“Istria – Quarant’anni nella tempesta che ha sconvolto tutti e risparmiato nessuno”, di Virgilio Iacus

C’era un tempo in cui, lungo la costa che da Trieste va fino alle Bocche di Cattaro, oggi Montenegro, avreste potuto fare tappa in città dall’insolito aspetto familiare, sentendo parlare molti dialetti, ma tutti simili al veneto. Oggi, quel mondo non esiste più. Questo fenomeno, scrive lo storico Raoul Pupo (di cui in rete si trovano ottimi interventi di divulgazione), “Lo possiamo chiamare «la catastrofe dell’italianità adriatica», intendendo con questa definizione – certamente un po’ drammatica, ma tutt’altro che eccessiva – la scomparsa dalle sponde adriatiche della forma specifica di presenza italiana che lì si era costituita come ultimo atto di una vicenda storica iniziata all’epoca della romanizzazione: una scomparsa quasi totale, poiché oggi di essa rimangono solo alcune reliquie, fatte di pietra – molte – e di persone, assai meno numerose, che configurano un tipo diverso ed inedito di presenza italiana”.
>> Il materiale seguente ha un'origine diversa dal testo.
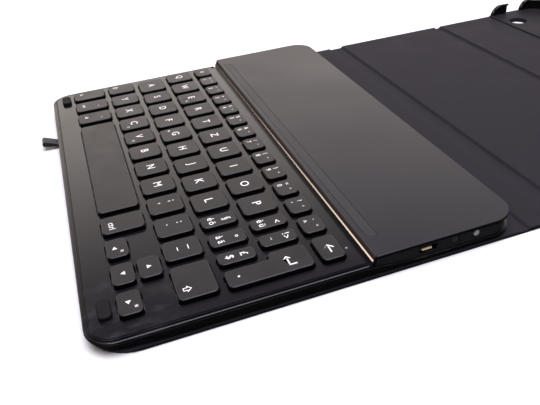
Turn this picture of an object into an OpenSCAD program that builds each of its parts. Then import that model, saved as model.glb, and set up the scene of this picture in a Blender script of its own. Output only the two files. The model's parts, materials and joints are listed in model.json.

Il discorso sulla fine di quel mondo, in particolare dell’italianità istriana, è ben più complesso della facile strumentalizzazione che ne fa oggi una certa politica. Certamente, a partire dalla fine della Prima guerra mondiale, la storia cominciò decisamente ad accelerare e, purtroppo, anche a diventare più violenta. Lo evidenzia bene l’esule istriano Virgilio Iacus nel suo libro “Istria – Quarant’anni nella tempesta che ha sconvolto tutti e risparmiato nessuno”, edito dalla casa editrice tarantina Antonio Mandese. Il libro esce, non casualmente, negli stessi giorni in cui si celebra il “Giorno del ricordo”, che ha sempre di più il sapore di un’occasione mancata, quantomeno per inquadrare le vicende di allora nell’ottica delle conclusioni a cui è giunta la storiografia. Giusto, dunque, ricordare le vittime delle Foibe e il dolore di un popolo costretto ad abbandonare la sua terra, ma rifiutando, lo scrive Iacus, brutali semplificazioni, come la leggenda della pulizia etnica voluta dal maresciallo Tito.

Per ricostruire le vicende – che vanno dall’inizio della guerra, nel 1915, all’anno in cui Trieste tornò all’Italia nel 1954 – Iacus fa ricorso sia alla propria biografia di esule, sia alla ricerca compiuta sulla documentazione del “Centro di ricerche storiche di Rovigno”, in collaborazione con l’Università Popolare di Trieste. Lo scopo del libro è ben riassunto dalle parole dell’autore: “La verità va sempre ricercata, non certo per sete di rivalsa, ma perché rappresenta l’unico serio modo per favorire la riconciliazione delle persone e dei popoli, spesso dimentichi di vivere in uno stesso condominio e portatori di storie indissolubilmente intrecciate tra loro”.